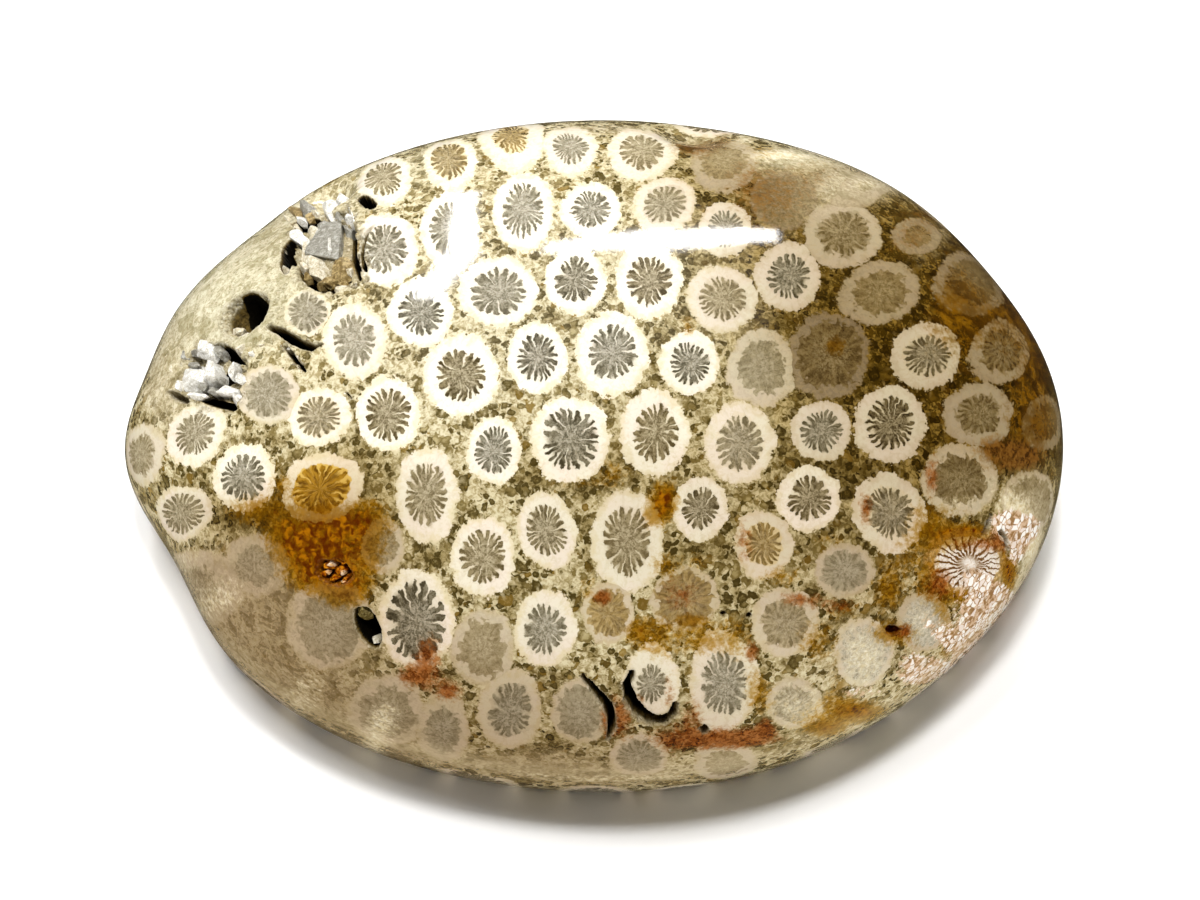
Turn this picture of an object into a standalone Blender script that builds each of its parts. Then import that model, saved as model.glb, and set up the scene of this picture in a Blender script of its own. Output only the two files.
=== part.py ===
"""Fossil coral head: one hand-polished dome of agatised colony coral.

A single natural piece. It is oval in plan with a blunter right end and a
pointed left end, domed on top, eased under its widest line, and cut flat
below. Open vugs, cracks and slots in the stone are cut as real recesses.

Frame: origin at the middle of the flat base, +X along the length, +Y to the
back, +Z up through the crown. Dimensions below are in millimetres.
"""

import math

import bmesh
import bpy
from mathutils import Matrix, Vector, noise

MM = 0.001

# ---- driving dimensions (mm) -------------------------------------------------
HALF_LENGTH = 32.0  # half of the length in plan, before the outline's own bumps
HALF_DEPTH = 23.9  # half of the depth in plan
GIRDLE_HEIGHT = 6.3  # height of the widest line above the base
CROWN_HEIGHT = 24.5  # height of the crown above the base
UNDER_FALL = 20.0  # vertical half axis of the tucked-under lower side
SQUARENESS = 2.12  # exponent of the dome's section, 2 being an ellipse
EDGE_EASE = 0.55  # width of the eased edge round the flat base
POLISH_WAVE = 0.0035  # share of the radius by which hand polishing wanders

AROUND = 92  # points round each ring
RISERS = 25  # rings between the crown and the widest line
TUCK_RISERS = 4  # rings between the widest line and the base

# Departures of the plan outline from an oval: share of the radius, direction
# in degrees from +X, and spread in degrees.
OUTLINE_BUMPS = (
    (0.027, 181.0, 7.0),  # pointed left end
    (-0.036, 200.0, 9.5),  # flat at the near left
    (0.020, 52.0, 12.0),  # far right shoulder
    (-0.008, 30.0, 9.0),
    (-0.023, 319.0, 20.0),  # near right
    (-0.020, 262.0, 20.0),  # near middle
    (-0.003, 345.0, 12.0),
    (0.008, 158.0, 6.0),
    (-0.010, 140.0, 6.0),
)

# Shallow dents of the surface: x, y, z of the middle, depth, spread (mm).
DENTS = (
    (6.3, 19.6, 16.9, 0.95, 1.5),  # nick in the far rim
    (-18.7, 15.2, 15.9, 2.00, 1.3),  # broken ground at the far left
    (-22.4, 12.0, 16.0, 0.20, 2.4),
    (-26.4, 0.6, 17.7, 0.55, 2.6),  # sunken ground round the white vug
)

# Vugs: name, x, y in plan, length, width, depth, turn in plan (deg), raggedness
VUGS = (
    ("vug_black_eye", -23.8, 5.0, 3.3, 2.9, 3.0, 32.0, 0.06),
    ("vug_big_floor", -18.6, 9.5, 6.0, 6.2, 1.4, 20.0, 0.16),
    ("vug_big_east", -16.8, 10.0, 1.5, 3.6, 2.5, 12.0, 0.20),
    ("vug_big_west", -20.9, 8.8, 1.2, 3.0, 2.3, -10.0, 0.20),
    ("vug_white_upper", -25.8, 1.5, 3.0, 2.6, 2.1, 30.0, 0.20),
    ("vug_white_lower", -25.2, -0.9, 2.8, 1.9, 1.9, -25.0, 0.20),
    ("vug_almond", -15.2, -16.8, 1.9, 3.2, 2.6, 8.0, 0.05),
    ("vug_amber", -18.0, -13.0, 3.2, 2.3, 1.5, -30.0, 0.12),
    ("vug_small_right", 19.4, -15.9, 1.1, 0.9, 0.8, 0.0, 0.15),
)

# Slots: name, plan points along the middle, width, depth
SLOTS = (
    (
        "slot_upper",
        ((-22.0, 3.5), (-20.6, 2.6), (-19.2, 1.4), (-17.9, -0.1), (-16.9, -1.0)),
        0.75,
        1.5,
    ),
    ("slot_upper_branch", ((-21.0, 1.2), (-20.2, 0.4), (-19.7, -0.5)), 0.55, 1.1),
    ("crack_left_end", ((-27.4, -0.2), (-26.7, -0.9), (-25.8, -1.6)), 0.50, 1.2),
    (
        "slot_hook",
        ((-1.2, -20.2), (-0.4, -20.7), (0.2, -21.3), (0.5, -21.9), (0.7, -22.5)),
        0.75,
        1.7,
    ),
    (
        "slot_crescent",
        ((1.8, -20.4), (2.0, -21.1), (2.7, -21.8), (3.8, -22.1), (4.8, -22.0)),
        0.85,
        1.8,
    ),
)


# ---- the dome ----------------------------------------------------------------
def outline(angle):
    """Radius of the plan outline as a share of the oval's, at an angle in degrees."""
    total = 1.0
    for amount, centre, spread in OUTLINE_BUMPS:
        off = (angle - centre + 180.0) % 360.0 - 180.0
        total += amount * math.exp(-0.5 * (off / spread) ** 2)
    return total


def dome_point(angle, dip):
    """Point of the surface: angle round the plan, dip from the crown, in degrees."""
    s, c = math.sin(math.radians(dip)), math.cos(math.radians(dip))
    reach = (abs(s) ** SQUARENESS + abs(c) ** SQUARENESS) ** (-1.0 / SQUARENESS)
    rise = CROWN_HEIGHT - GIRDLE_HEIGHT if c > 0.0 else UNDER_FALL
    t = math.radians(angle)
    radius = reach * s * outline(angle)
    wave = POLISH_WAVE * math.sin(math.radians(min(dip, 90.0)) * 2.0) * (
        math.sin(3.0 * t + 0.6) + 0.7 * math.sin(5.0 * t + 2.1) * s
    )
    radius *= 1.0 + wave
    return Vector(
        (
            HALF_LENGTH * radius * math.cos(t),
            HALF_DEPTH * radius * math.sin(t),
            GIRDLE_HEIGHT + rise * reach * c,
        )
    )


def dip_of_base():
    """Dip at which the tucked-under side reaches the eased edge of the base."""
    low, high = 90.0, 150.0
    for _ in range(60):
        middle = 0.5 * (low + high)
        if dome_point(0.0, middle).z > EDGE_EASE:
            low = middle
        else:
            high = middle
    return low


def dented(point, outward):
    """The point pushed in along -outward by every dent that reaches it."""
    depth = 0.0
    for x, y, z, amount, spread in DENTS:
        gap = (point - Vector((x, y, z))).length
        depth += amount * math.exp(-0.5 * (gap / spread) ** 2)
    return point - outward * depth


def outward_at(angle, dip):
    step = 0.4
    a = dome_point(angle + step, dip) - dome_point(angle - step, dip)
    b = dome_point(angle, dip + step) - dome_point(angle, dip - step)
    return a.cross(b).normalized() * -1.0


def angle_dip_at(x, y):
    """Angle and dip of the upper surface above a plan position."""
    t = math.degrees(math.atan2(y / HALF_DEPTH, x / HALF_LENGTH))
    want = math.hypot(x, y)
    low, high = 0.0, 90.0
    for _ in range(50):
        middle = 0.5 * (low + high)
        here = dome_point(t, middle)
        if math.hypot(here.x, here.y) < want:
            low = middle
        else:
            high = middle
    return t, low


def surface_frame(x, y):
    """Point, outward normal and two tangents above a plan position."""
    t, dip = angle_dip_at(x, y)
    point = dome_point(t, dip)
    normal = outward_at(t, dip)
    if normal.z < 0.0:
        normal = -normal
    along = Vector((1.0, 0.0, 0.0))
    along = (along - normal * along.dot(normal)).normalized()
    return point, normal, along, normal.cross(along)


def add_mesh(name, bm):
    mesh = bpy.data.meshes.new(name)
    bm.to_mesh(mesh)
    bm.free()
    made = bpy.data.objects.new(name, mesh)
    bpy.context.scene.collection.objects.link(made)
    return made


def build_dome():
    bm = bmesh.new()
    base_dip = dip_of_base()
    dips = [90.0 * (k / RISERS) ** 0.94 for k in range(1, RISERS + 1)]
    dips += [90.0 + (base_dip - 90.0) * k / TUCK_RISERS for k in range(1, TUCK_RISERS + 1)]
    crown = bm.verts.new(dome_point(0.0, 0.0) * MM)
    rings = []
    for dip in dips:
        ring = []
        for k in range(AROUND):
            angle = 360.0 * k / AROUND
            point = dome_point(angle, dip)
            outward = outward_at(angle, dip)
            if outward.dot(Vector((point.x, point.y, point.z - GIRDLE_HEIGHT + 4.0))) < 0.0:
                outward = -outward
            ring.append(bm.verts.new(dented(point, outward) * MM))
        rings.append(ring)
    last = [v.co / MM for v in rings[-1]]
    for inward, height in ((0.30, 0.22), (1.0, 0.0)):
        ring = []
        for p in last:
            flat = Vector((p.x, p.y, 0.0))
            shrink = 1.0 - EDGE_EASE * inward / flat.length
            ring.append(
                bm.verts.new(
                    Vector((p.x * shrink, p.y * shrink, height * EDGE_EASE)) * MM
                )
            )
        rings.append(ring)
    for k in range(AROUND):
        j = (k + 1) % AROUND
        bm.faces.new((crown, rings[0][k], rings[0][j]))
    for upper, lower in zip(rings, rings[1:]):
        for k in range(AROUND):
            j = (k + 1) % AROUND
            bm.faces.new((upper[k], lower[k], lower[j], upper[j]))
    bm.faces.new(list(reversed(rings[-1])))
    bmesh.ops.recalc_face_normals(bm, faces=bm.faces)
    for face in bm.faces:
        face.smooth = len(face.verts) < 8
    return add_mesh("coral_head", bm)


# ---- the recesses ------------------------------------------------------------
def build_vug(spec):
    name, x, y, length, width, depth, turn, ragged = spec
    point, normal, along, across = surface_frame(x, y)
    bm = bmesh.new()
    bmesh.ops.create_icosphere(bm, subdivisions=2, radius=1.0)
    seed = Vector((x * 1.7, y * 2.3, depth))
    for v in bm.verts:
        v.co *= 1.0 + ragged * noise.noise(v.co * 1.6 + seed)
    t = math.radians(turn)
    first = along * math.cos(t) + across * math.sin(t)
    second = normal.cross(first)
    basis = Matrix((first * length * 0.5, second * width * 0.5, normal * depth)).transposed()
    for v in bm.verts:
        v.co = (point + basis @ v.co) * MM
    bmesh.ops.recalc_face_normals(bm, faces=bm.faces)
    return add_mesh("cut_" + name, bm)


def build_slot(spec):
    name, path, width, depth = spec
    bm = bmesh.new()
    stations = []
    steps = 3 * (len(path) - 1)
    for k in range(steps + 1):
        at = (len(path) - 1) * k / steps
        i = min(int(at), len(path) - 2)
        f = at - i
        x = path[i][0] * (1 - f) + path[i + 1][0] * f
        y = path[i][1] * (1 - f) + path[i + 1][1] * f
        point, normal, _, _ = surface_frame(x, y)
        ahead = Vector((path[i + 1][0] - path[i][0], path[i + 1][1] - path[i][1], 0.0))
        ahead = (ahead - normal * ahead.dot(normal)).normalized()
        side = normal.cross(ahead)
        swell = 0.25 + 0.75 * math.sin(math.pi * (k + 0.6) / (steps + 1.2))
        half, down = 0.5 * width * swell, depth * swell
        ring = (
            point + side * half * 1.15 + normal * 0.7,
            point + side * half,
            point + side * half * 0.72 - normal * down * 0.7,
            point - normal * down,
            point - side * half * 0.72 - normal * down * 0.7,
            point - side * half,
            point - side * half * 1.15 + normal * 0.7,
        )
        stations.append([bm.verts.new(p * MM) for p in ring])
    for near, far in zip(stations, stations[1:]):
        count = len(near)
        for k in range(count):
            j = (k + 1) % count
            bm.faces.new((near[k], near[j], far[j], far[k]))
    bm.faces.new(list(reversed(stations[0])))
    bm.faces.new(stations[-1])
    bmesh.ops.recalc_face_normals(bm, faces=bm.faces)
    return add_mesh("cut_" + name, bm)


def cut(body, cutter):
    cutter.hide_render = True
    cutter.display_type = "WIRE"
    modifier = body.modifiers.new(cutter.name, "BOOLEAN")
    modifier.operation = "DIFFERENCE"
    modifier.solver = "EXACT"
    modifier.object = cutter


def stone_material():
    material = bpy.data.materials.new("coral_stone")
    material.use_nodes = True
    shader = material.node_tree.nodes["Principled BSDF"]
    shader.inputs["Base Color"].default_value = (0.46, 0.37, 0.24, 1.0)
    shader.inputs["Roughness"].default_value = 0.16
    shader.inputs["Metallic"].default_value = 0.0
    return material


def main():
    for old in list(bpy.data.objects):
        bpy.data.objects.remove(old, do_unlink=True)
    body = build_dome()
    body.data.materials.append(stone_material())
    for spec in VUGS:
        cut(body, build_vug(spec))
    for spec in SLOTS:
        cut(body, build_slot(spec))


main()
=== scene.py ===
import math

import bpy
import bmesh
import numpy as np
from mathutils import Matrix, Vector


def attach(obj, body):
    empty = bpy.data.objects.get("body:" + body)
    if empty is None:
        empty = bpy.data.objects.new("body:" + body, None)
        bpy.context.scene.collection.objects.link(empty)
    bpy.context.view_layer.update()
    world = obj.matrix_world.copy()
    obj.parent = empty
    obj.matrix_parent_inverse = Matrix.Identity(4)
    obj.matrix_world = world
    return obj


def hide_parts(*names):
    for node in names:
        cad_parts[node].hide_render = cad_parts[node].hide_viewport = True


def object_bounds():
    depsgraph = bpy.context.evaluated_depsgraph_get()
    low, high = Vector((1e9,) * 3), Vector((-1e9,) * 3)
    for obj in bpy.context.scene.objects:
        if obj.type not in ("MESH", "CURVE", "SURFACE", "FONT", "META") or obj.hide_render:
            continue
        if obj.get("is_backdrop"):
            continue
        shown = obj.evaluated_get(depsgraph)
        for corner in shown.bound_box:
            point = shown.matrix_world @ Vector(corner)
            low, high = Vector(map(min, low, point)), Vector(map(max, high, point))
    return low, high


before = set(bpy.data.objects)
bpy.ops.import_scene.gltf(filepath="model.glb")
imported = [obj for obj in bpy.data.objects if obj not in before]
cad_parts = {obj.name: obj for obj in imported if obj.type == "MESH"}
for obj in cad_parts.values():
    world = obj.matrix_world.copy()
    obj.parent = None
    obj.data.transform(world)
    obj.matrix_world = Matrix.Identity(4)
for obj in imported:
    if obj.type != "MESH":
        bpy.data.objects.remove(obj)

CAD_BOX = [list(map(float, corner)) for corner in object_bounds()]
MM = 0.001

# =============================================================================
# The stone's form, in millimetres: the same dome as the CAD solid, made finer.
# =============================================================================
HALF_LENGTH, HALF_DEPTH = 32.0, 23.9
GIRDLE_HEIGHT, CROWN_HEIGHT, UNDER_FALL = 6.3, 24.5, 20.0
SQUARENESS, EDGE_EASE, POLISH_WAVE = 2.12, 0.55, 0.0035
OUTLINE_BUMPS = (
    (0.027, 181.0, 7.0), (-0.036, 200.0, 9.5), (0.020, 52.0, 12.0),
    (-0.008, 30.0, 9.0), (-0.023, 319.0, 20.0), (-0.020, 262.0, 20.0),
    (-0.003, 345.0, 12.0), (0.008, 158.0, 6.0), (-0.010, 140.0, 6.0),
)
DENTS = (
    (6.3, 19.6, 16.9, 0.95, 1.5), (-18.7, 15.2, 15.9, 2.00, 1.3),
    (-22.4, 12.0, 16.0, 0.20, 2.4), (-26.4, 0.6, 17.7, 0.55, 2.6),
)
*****
#### Instructions for the task:
Give back exactly the lines that run from the line with "obj.matrix_world = Matrix.Identity(4)" through the close of the material, counting both ends, and nothing more.

#### Task answer:
    obj.matrix_world = Matrix.Identity(4)
for obj in imported:
    if obj.type != "MESH":
        bpy.data.objects.remove(obj)

CAD_BOX = [list(map(float, corner)) for corner in object_bounds()]
MM = 0.001

# =============================================================================
# The stone's form, in millimetres: the same dome as the CAD solid, made finer.
# =============================================================================
HALF_LENGTH, HALF_DEPTH = 32.0, 23.9
GIRDLE_HEIGHT, CROWN_HEIGHT, UNDER_FALL = 6.3, 24.5, 20.0
SQUARENESS, EDGE_EASE, POLISH_WAVE = 2.12, 0.55, 0.0035
OUTLINE_BUMPS = (
    (0.027, 181.0, 7.0), (-0.036, 200.0, 9.5), (0.020, 52.0, 12.0),
    (-0.008, 30.0, 9.0), (-0.023, 319.0, 20.0), (-0.020, 262.0, 20.0),
    (-0.003, 345.0, 12.0), (0.008, 158.0, 6.0), (-0.010, 140.0, 6.0),
)
DENTS = (
    (6.3, 19.6, 16.9, 0.95, 1.5), (-18.7, 15.2, 15.9, 2.00, 1.3),
    (-22.4, 12.0, 16.0, 0.20, 2.4), (-26.4, 0.6, 17.7, 0.55, 2.6),
)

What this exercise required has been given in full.